Mei Lim- in book two, the friends meet Mei, a young girl from China town. Mei soon becomes a trustworthy friend of all four of the mystery solving gang. Mei's father is Chinese and her mother is British. They own a small shop in China town which
becomes a second home for Sophie and Lil.

Mr Cooper – the manager of Sinclair's. Stern and elegant, he was never suspected to be anything other than his outward appearance. However, he is discovered to be in league with the Baron.

Leonora Fitzgerald - the youngest daughter of Lady Lucy Fitzgerald. She is a promising art student at the art school the Spencers. At young age, Leo was afflicted with an illness such took away her ability to walk, however, Leo was determined to walk again. And so, with help of her crutch, she slowly regains the ability to walk.

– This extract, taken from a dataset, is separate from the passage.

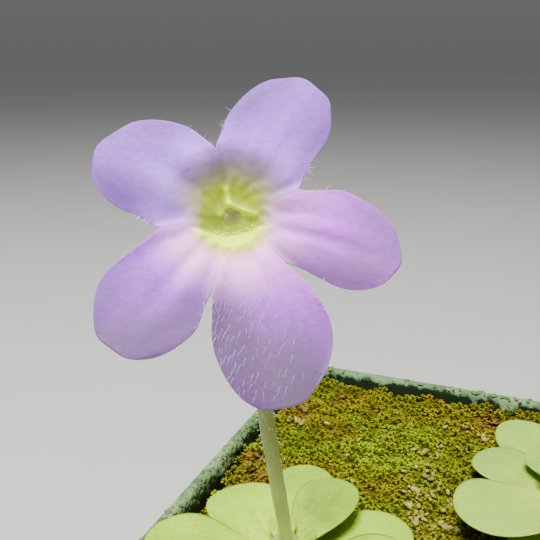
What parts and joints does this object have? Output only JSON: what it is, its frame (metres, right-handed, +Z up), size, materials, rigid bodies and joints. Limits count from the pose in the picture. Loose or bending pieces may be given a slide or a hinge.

Veronica Whiteley - the daughter of a wealthy mine owner. She's a debutante who was going to be engaged with Lord Beaucastle, an aristocratic gentleman, who is later revealed to be the Baron.

John Hardcastle - in the Midnight Peacock, he is revealed to be the Baron. He's the disgraced youngest son of the duke of Cleveland.

Edward Sinclair - on the surface, a millionaire later to be revealed to be in fact a spy sent by America to investigate Fraternitas Draconum - the Brotherhood of Dragons.

Joe - after running away from the Baron’s Boys, a rowdy East End gang, Joe meets Sophie, Lil, and Billy who help him out of his tangled life, and give him a chance to have a fresh start. Like Sophie, Joe has no family, but he soon finds that Billy, Sophie, and Lil are the best family he could have. He develops feelings towards Lil as the series progresses.

Jack (Jonathan) Rose - Lil’s older brother who is also studying at the Spencer, he is one of Leo's best friends.

Mr Pendleton, Mr Devereux, Phyllis Woodhouse, and Other Debutantes - friends of Sophie, Lil, and Veronica Whiteley who help on their adventures.

Mr McDermott - a detective who assists Sophie and Lil.